↓↓↓

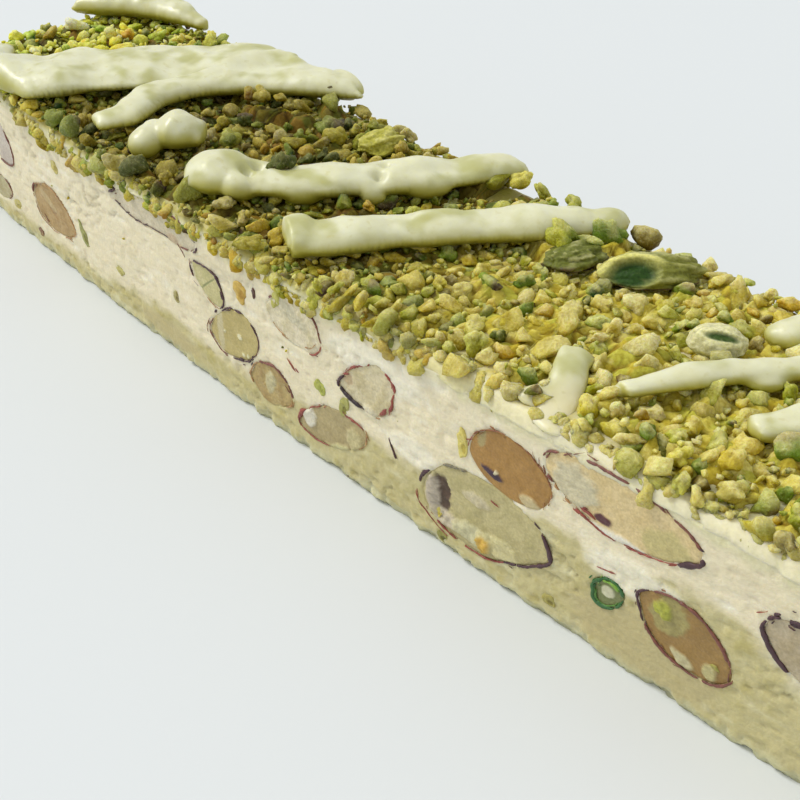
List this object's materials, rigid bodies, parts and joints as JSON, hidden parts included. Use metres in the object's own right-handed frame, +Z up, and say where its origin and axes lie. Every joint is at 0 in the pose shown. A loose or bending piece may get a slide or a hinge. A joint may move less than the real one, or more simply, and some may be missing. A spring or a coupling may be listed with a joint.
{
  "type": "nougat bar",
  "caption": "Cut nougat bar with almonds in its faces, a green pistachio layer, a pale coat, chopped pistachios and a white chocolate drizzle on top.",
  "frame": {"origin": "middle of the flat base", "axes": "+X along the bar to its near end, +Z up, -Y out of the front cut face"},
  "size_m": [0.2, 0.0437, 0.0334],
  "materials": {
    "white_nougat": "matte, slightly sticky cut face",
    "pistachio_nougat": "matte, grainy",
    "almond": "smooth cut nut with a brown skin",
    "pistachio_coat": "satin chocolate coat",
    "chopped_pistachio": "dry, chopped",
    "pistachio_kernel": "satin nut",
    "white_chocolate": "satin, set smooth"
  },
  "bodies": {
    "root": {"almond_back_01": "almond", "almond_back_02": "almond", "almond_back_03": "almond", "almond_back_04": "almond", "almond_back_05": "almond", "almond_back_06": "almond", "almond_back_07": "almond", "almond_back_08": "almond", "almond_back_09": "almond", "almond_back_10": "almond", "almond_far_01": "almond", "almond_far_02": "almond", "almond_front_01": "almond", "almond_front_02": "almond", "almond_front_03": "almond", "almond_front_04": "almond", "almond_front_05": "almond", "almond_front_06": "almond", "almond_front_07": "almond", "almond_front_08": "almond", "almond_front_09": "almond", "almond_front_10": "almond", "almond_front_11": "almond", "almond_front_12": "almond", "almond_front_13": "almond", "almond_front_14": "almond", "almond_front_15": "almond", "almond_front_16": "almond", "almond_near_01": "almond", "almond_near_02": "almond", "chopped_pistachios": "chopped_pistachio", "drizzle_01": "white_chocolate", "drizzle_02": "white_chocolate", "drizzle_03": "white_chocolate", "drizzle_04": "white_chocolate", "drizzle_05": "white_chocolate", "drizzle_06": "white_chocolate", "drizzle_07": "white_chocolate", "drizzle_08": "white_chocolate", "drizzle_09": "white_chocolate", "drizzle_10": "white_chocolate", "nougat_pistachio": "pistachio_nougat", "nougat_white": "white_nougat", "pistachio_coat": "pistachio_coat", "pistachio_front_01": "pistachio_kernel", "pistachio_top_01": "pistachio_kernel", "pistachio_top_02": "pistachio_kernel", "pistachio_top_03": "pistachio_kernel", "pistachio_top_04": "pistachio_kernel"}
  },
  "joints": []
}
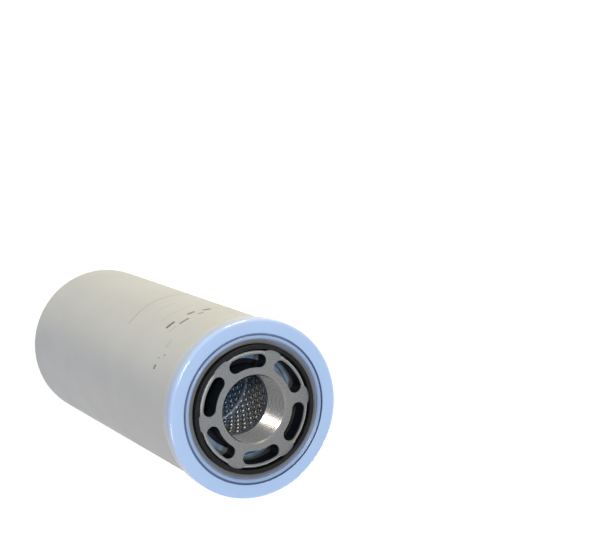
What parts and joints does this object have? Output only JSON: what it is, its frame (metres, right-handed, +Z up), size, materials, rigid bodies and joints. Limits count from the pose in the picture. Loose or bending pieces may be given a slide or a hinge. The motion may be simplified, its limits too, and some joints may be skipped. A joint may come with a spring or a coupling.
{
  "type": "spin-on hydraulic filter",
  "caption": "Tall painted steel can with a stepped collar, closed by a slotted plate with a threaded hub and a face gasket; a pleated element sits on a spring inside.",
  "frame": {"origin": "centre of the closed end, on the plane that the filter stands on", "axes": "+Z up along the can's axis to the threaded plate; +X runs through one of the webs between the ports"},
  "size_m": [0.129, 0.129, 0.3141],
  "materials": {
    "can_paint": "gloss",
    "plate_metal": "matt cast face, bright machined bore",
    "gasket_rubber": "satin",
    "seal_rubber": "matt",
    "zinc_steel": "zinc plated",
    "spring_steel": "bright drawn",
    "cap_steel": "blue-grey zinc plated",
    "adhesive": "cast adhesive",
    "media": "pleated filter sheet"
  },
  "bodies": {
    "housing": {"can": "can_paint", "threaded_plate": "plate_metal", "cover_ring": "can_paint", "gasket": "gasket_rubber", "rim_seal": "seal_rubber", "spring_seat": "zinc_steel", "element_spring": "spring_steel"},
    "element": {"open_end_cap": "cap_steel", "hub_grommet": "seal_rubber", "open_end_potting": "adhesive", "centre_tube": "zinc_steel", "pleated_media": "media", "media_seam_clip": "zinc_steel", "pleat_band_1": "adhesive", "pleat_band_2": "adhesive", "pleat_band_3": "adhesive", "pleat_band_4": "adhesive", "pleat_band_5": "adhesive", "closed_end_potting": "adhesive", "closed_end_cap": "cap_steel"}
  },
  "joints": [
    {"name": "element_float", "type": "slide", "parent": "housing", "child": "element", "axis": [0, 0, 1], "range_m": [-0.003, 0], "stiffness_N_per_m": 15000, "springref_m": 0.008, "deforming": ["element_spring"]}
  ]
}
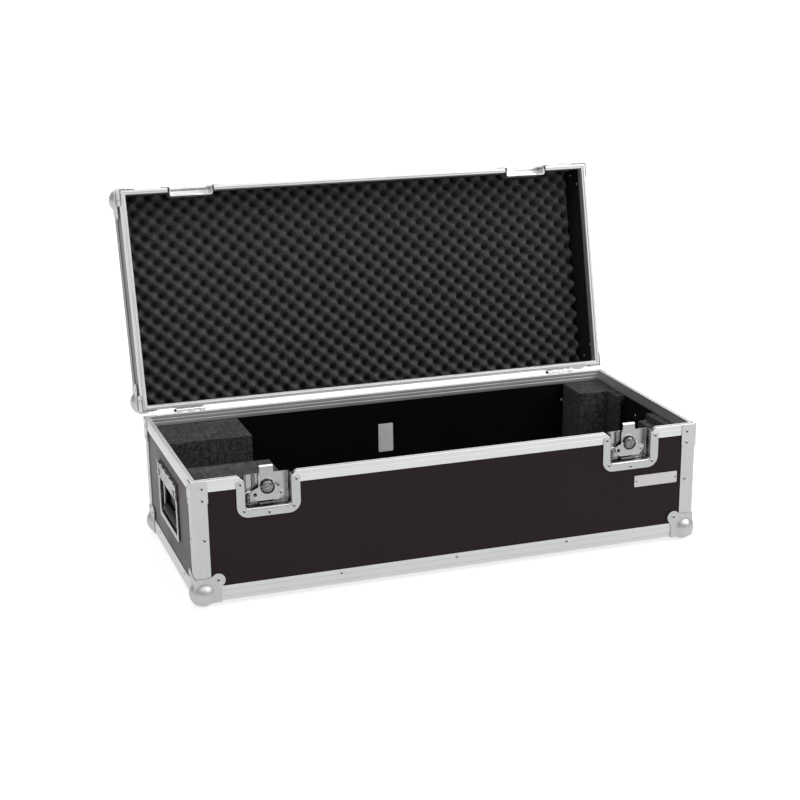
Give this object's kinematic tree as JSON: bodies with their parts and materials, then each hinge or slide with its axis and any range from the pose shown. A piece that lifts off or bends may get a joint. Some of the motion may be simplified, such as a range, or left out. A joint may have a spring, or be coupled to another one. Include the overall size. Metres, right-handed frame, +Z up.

↑↑↑
↓↓↓

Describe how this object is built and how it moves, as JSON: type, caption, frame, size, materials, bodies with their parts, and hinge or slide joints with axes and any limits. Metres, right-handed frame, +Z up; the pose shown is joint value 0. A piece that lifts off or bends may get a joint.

↑↑↑

> [PROBLEM TO SOLVE] In how many lines does the word "hinge" appear? Respond with the number alone.

> [TASK RESULT] 4